Wake me up when October ends
Surprisingly, as if I didn't know it was coming, it is already down to the last week or so. I don't know if it will ever really sink in that Missouri is no longer my home. It's part of my family... I can't just walk away from it. Surely it comes with me. Or surely I come back to it.
This move has been surprisingly easy for me, and I don't just mean the technicalities of breaking a contract with Blair Oaks, picking up my belongings and packing it down south.... but no, even the emotional and mental roller coaster hasn't been so bad, although I'm sure you all are cocking an eyebrow at me with that statement, given my past few posts.
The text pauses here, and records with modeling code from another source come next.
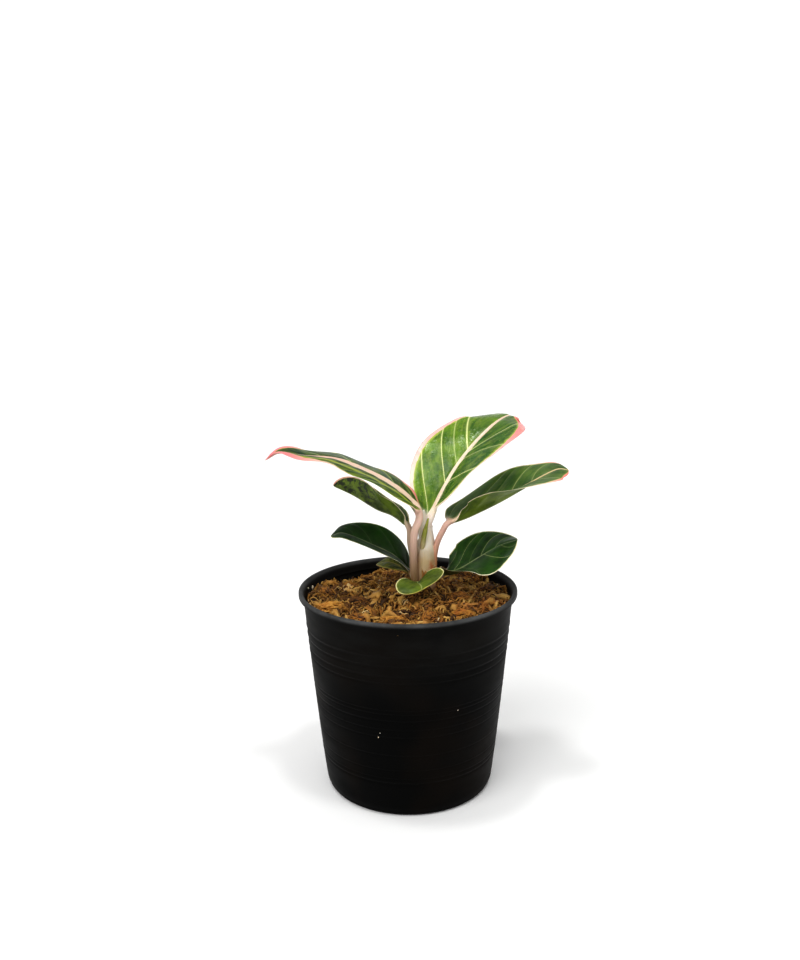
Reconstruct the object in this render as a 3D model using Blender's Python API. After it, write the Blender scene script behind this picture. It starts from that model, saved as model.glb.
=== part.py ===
"""Potted aglaonema: a young pink-edged plant in a black plastic nursery pot.

Run with: blender --background --python part.py
Metres, +Z up. The origin is the middle of the pot's underside, on the surface the pot stands on.
The dimensions below are in millimetres; MM turns them into metres as the points are made.
"""

import math

import bpy
import bmesh
from mathutils import Matrix, Vector, noise

MM = 0.001
GAP = 0.3            # clearance between pieces that touch
ROUND_GAP = 0.4      # the same between two round walls, which are faceted

# Pot
POT_HEIGHT = 98.0
RIM_RADIUS = 52.5
BASE_RADIUS = 40.3
WALL = 0.8
SHOULDER_Z = 95.2    # height where the wall runs into the lip
SHOULDER_RADIUS = 50.3
TAPER_BEND = 0.86    # below 1 the wall swells a little between foot and shoulder
LIP_DROP = 2.4       # height of the lip's outer edge
LIP_INNER = 51.1     # radius where the lip's top turns down into the pot
HEEL = 2.2           # how far the round heel of the wall reaches in and up
FLOOR = 0.9
HUB_RADIUS = 16.0    # flat disc in the middle of the underside
CHANNEL_INNER = 17.5
CHANNEL_OUTER = 30.5
CHANNEL_HEIGHT = 2.5
FOOT_INNER = 32.0
DRAIN_HOLES = 6
DRAIN_RADIUS = 4.0
DRAIN_CIRCLE = 24.0
POT_STEPS = 48

# Growing medium
MEDIUM_LEVEL = 92.4
MOUND_HEIGHT = 6.2
MOUND_SPREAD = 18.0
DIP = (-27.0, 36.0)  # the low corner at the back left
DIP_DEPTH = 4.0
DIP_SPREAD = 14.0
LUMPS = ((0.9, 9.0, 0.0), (0.5, 4.5, 40.0))   # height, spacing and slice of two layers of noise
MEDIUM_STEPS = POT_STEPS
MEDIUM_RINGS = 9
SEAT_INSET = 0.3     # how far the medium stands in from the steps in the pot's floor

# Stem
STEM_X = 8.2
STEM_Y = 1.5
STEM_PROFILE = ((80.0, 4.2), (88.0, 5.2), (98.0, 5.3), (106.0, 4.8), (113.0, 4.3), (119.0, 3.5), (121.6, 2.0))
STEM_SIDES = 20

# Cross sections of a leaf: stops from midrib to margin, and stations along the blade
ACROSS = (0.0, 0.14, 0.4, 0.72, 1.0)
BLADE_STATIONS = 14
PETIOLE_STATIONS = 7
BLADE_THICKNESS = 0.55
RIB_DEPTH = 1.7
RIB_TAPER = 0.75     # share of the rib's depth that is gone at the tip
RIB_SPREAD = 1.8
TIP_HALF_WIDTH = 0.35
OPENING = 0.08       # share of the blade over which the petiole flattens into it
STALK_REACH = 0.5    # share of the blade that keeps something of the petiole's width
STALK_FADE = 1.5
CURVE_STEPS = 16
STATION_EVENNESS = 0.35

# Leaves. petiole and blade are points on the midrib in millimetres; turn is the compass angle of the
# blade, roll tips it sideways, and half_widths are the widest left and right halves. widest says where
# along the blade that is, base_fullness (left, right) and tip_fullness round the ends. lift and curl
# raise each half from the midrib out, in degrees at the base, the middle and the tip.
LEAVES = {
    "leaf_left_long": dict(
        petiole=((4.2, -3.2, 99.4), (3.1, -4.3, 106), (2.8, -4.8, 116), (3.3, -4.9, 126)),
        blade=((5.3, -4.2, 136), (-7.4, -8.2, 150.3), (-30, -8.8, 161.9), (-48.8, -10.7, 165),
               (-58.7, -11.1, 166.4), (-65, -11.6, 162.6)),
        stalk=(2.4, 1.9), turn=170, roll=(2, 7, -4), half_widths=(14.4, 15.0), widest=0.43,
        base_fullness=(0.66, 0.55), tip_fullness=0.81, lift_left=(4, -7, 8), lift_right=(26, 8, 23),
        curl_left=(0, -7, 0), curl_right=(-2, -13, 2)),
    "leaf_top": dict(
        petiole=((8.5, 1.9, 122.0), (9.3, 2.2, 126.5)),
        blade=((10.9, 2.3, 131.5), (20.5, 6.9, 149.8), (31, 14.3, 163), (43.2, 24.1, 172.9),
               (52.1, 34.6, 175.8), (59.2, 39.1, 168.9)),
        stalk=(2.1, 1.8), turn=59, roll=(4, 0, 14), half_widths=(22.4, 19.7), widest=0.46,
        base_fullness=(0.52, 0.78), tip_fullness=0.74, lift_left=(24, 13, -6), lift_right=(50, 23, -15),
        curl_left=(8, -8, -25), curl_right=(9, -7, -29)),
    "leaf_right_up": dict(
        petiole=((11.9, 0.9, 103.6), (12.6, 0.6, 108), (12.9, 0.4, 114), (14.2, 0, 120), (16.6, -0.7, 125.5)),
        blade=((19.9, -1.2, 130.3), (29.8, 3.2, 133), (44, 2.6, 139.8), (59, 0.9, 148.6),
               (70.7, 1.7, 154.1), (77, 1.7, 153.4)),
        stalk=(1.7, 1.5), turn=2, roll=(0, 7, 14), half_widths=(17.5, 16.2), widest=0.52,
        base_fullness=(0.35, 0.45), tip_fullness=0.58, lift_left=(18, 20, -3), lift_right=(38, 33, -24),
        curl_left=(-8, -4, -10), curl_right=(6, 2, -18)),
    "leaf_left_mid": dict(
        petiole=((5.2, 2.6, 105.6), (2.7, 3.1, 111), (1.3, 3.2, 119)),
        blade=((0.5, 2.6, 127.4), (-6.2, 9.3, 131.9), (-14.8, 15, 134), (-25.9, 20.1, 139.4),
               (-36.5, 23.1, 143.6)),
        stalk=(1.6, 1.4), turn=155, roll=(1, 3, 2), half_widths=(13.0, 12.5), widest=0.58,
        base_fullness=(0.63, 0.63), tip_fullness=0.58, lift_left=(60, 50, 70), lift_right=(39, 18, 54),
        curl_left=(20, 13, 30), curl_right=(0, -9, 10)),
    "leaf_left_low": dict(
        petiole=((4.4, 2.2, 99.8), (2.5, 2.7, 101.8)),
        blade=((1.2, 2.8, 104.6), (-5.7, 0.9, 112.7), (-18, -0.1, 119.7), (-30.1, -1, 125.1),
               (-36.6, 0.4, 123.5)),
        stalk=(1.3, 1.2), turn=182, roll=(0, 3, 2), half_widths=(10.3, 13.5), widest=0.50,
        base_fullness=(0.63, 0.63), tip_fullness=0.63, lift_left=(-2, 2, -14), lift_right=(34, 39, 14),
        curl_left=(2, -5, -3), curl_right=(2, -5, -4)),
    "leaf_back_low": dict(
        petiole=((5.4, 4.9, 99.8), (3.3, 6.8, 101.3)),
        blade=((0.8, 8.6, 102.6), (-4.6, 12.0, 105.2), (-10.2, 15.4, 105.9), (-15.6, 18.2, 103.8)),
        stalk=(1.2, 1.1), turn=150, roll=(-18, -22, -18), half_widths=(5.4, 5.4), widest=0.52,
        base_fullness=(0.60, 0.60), tip_fullness=0.70, lift_left=(25, 8, 0), lift_right=(25, 8, 0),
        curl_left=(0, -10, -10), curl_right=(0, -10, -10)),
    "leaf_right_low": dict(
        petiole=((11.7, 2.7, 99.8), (14.6, 2.2, 101.8)),
        blade=((17.7, 0.9, 104.2), (25.3, -2.8, 107.8), (33.8, -4.3, 113.6), (42.8, -7, 119.8),
               (51.3, -9.5, 123.4)),
        stalk=(1.4, 1.2), turn=-2, roll=(-7, -1, -7), half_widths=(16.1, 17.0), widest=0.52,
        base_fullness=(0.38, 0.42), tip_fullness=0.56, lift_left=(44, 22, 0), lift_right=(5, -20, -30),
        curl_left=(22, 11, 0), curl_right=(90, 19, -20)),
    "leaf_front": dict(
        petiole=((9.7, -2.2, 99.8), (8.6, -5.6, 100.6), (6.6, -7.5, 101.7)),
        blade=((4.7, -9.2, 102.7), (5.2, -13.8, 103.8), (6.1, -18.5, 104.2), (6.3, -22, 103.7)),
        stalk=(1.3, 1.1), turn=-88, roll=(5, 10, 19), half_widths=(13.0, 11.4), widest=0.47,
        base_fullness=(0.50, 0.50), tip_fullness=0.60, lift_left=(36, 14, 7), lift_right=(28, 1, -16),
        curl_left=(24, 9, -1), curl_right=(14, 1, -6)),
}

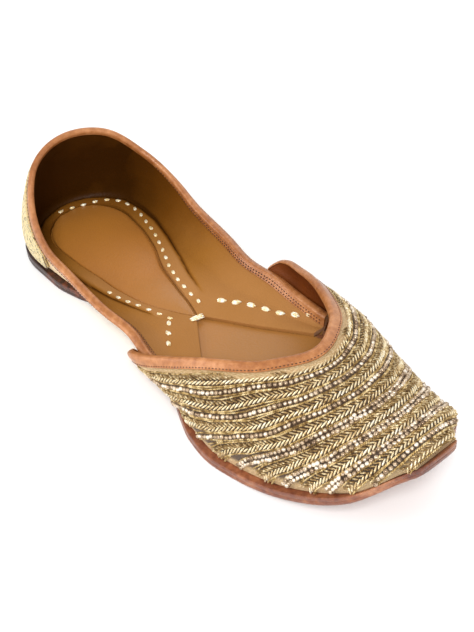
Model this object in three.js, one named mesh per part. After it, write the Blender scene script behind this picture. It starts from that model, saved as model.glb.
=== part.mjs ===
// A woman's flat mojari in metallic leather: a thin leather outsole, a quarter that is open at the
// waist and turned in over the insole, and an embroidered vamp whose wings lap over the quarter.
// Millimetres, +Z up, toe towards -Y, heel towards +Y, origin on the floor under the middle.
import * as THREE from "three";
import { mergeVertices } from "three/addons/utils/BufferGeometryUtils.js";

// Driving dimensions
const LENGTH = 250; // outsole, heel to toe, as worn by a foot of about 243 mm
const HEEL_HALF = 31; // half width of the outsole at the heel
const HEEL_ROUND = 30; // length of the rounded back of the outsole
const SOLE_THICK = 4.5; // two layers of sole leather
const TOE_SPRING = 34; // rise of the sole at the toe tip
const SPRING_CURL = 2.5; // how much the rise is kept for the very tip
const SPRING_START = 172; // where the sole starts to rise, from the heel
const ARCH_RISE = 1.2; // rise of the sole at the waist
const LEDGE = 3; // sole leather that shows outside the upper
const GAP = 0.3; // clearance between pieces that touch
const WALL = 1.6; // upper leather with its lining
const BIND = 0.7; // binding leather
const THROAT_BAND = 3.8; // width of the throat binding on the outside
const BAND_OUT = 4.6; // width of the collar binding on the outside
const BAND_IN_HEEL = 1.6; // width of the collar binding on the inside at the heel
const BAND_IN_FRONT = 4.6; // and towards the front
const INSOLE_THICK = 1.5;
const QUARTER_END = 155; // front end of the quarter, tucked inside the vamp
const COLLAR_BACK = 20; // how far the collar's back leans in over the heel
const COLLAR_ROUND = 37; // length of the collar's rounded back
const COLLAR_HALF = 36; // half width of the collar at the heel
const COUNTER_REACH = 0.345; // end of the heel patch, as a share of the way to the quarter's end
const VAMP_TIP = LENGTH - LEDGE; // front of the vamp
const THROAT = 187; // bottom of the throat, on the ridge
const ROPE_RISE = 1.2; // how proud the rope rows of the embroidery stand
const BEAD_RISE = 0.9; // and the bead rows between them
const CLOTH_RISE = 0.3; // and the cloth in between

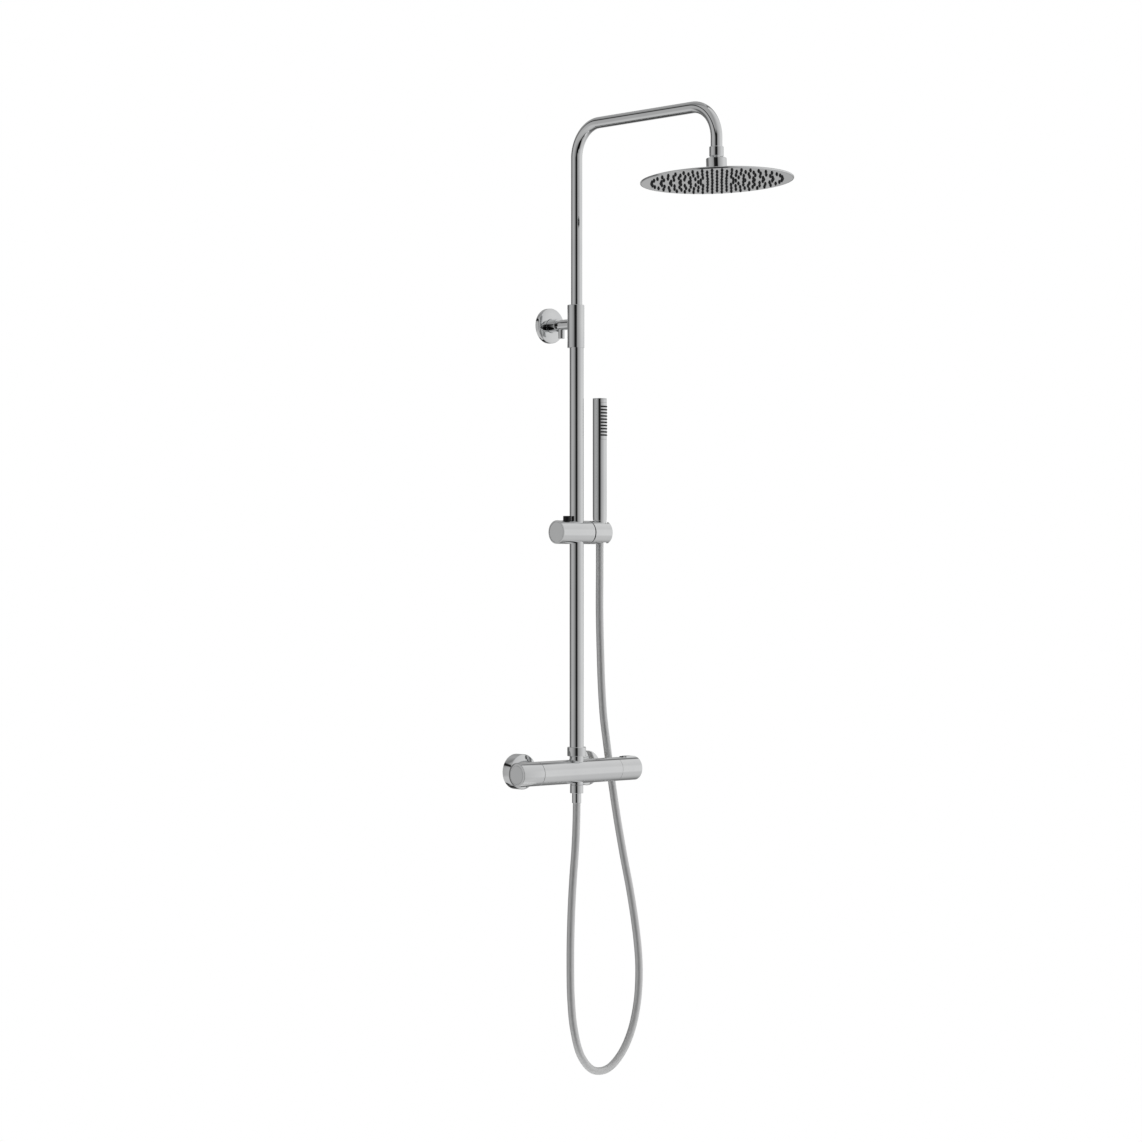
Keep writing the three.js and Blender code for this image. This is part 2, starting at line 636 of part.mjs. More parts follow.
// The hose, hanging free between the valve's outlet and the hand shower.
function buildHose(parent) {
  const points = HOSE_ROUTE.map((p) => new THREE.Vector3(...p));
  const route = new THREE.CatmullRomCurve3(points, false, "centripetal");
  const stations = route.getSpacedPoints(HOSE_STEPS).map((point, i) => ({
    point,
    tangent: route.getTangentAt(i / HOSE_STEPS),
  }));
  piece(parent, "shower_hose", "hose", swept(stations, HOSE_R, 0, HOSE_SIDES));
}

export default column;
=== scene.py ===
"""Looks of a wall-hung thermostatic shower column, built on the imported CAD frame.

Metres, +Z up, +Y into the wall. Profiles and routes are written in millimetres.
"""

import json
import math

import bmesh
import bpy
from mathutils import Matrix, Vector


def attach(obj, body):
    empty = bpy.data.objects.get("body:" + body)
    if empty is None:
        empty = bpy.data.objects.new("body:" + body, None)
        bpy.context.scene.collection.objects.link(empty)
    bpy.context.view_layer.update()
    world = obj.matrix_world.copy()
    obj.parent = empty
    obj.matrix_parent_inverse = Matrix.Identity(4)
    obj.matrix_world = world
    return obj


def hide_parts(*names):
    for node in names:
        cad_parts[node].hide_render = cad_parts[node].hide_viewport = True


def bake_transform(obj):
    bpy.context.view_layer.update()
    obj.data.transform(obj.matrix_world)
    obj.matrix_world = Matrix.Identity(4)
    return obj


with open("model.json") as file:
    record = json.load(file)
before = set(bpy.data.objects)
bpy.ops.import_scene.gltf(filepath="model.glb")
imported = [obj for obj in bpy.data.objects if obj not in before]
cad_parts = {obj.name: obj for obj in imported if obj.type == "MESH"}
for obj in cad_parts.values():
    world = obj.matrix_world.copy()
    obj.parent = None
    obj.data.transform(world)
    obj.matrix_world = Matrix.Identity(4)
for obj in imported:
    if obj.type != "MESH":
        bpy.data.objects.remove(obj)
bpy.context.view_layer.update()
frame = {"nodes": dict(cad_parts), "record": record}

MM = 0.001
ROUND = 96  # sides of a round piece
CREASE = math.radians(28)  # faces that meet at more than this show an edge
AXIS_OUT = 72  # wall face to the axis of bar, riser and slider
BAR_R = 20.5
BAR_HALF = 90.3
BORE_R = 15.3
INLET_X = 75  # from the middle to either inlet
HANDLE = 46.2  # length of a handle
BUTTON_IN = 14.7  # from the inner end of the temperature handle to its stop button
SLIDER_HEIGHT = 408
BRACKET_HEIGHT = 764
HANDSET_X = 54
ARM_HEIGHT = 1101
ARM_REACH = 334.5
ARM_BEND = 55
BALL_HEIGHT = 1001
HEAD_FACE = -26.5  # underside of the head, from the ball's centre
HEAD_LEAN = 2.8  # degrees, towards the room
NOZZLE_TURN = math.radians(-45.4)  # direction in which the first nozzle of every ring lies
NOZZLE_RINGS = 7
NOZZLE_PITCH = 15.2  # from one ring of nozzles to the next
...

So maybe I'm in a glass-half-full mentality right now, but I have been dealing with the separation from family, friends, everything I've ever known, etc. quite well, thank you very much. I think Aaron has too, for that matter, although it feels like I barely know him lately. He's much stronger than I am... what with being down there alone and with his dad's situation. I'm sure I would be a mental basketcase by now. Lots of bananas and coconuts.
The Juniors turned in their short stories today... that amounts to about 80 of the eventual 130 papers that will grace my desk, awaiting my red-inked sword. 6 more days to grade them all, and only about 5 graded. lol..... I'm in denial. And on that note, I'm going to go to bed.